De Tour blijft nog even in het beschermde natuurgebied. Na de rustdag worden de renners op dinsdag weggeschoten uit het pretpark Vulcania, aan de voet van de Puy de Dôme. Dan volgt er een zo mogelijk nog zwaardere week. Na twee overgangsetappes en een vlakke rit voor de sprinters wacht vanaf vrijdag een drieluik bergetappes in de Alpen.
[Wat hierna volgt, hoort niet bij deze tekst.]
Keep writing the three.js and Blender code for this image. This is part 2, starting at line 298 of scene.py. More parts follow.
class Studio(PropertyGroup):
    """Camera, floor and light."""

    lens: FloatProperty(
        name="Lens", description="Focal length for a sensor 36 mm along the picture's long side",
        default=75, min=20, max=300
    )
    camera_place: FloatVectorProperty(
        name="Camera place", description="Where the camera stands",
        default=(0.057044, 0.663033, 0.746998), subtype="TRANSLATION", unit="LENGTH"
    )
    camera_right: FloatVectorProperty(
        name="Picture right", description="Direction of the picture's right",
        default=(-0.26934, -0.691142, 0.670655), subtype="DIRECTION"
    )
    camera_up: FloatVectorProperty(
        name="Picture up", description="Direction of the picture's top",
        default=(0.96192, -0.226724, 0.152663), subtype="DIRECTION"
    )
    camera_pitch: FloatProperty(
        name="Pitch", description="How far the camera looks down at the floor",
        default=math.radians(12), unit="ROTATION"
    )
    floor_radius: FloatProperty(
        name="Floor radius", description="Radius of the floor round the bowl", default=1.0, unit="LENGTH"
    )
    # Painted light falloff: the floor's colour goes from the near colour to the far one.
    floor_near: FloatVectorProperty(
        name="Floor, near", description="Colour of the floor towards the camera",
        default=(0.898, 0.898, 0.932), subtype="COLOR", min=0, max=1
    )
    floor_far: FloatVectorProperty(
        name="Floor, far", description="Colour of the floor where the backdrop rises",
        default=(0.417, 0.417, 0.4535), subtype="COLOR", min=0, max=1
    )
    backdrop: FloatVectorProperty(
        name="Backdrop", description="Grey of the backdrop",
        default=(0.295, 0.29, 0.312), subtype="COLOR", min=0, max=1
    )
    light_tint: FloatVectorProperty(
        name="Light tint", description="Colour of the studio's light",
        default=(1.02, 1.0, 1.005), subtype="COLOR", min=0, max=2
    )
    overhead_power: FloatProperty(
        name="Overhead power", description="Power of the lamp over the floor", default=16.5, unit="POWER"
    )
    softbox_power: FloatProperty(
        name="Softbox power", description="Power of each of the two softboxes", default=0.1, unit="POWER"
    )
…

„Ik kijk er naar uit”, zegt UAE-baas Gianetti als hem wordt gevraagd naar zijn verwachtingen. „Natuurlijk staan we liever eerste, maar alles ligt nog open.” Zijn tegenhanger bij Jumbo-Visma ziet kansen voor beide renners. „Er komt nog een etappe zoals vandaag, naar de Grand Colombier. Zoiets ligt Pogacar heel goed”, zegt Zeeman. „Maar Jonas is weer beter in de uitputtende etappes, dus ik vind het moeilijk te voorspellen.”
Waar de twee teamleiders het in ieder geval over eens zijn: het wordt de komende twee weken nog een groots en spannend gevecht.